The Corridors of Power – Not Just in Parliament and the Government Offices

Finally, SD must understand that Social Democratic power is not built solely on election results. For decades, an entire network of institutions, organizations, and cultures was built up around the Social Democratic hegemony – trade unions, study associations, parts of academia, the public sector, cultural institutions, the Tenants’ Association, adult education, the church, and a range of other organizational actors.

Image: SD.

To genuinely challenge the Social Democrats therefore requires more than just winning individual elections. It means long-term efforts to build alternative environments, ideas, and social structures that can support a new political landscape.
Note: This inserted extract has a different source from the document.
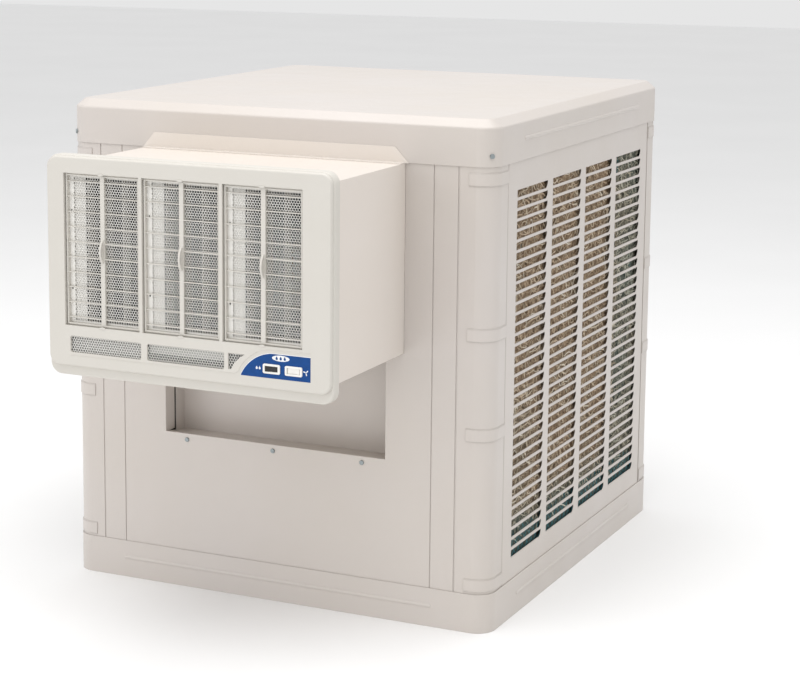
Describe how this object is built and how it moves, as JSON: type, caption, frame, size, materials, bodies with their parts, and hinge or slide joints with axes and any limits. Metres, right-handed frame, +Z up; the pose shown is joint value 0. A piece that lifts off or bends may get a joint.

And to seriously dare to do something about agency activism and other deficiencies in impartiality where such should not exist.

If SD continues only as a nationalist support party for the center-right, the Social Democrats will likely remain Sweden’s natural governing party for the foreseeable future. But if SD manages to combine nationalism and security with a credible welfare policy aimed at working women and LO voters, Swedish politics can be transformed at its core.

This is where the real battle for the future lies. Denmark, Germany, France, the Netherlands, Italy, Belgium, Austria, and most recently the local elections in Britain show that it is possible to drastically reduce and nearly wipe out social democracy. It can be done here as well.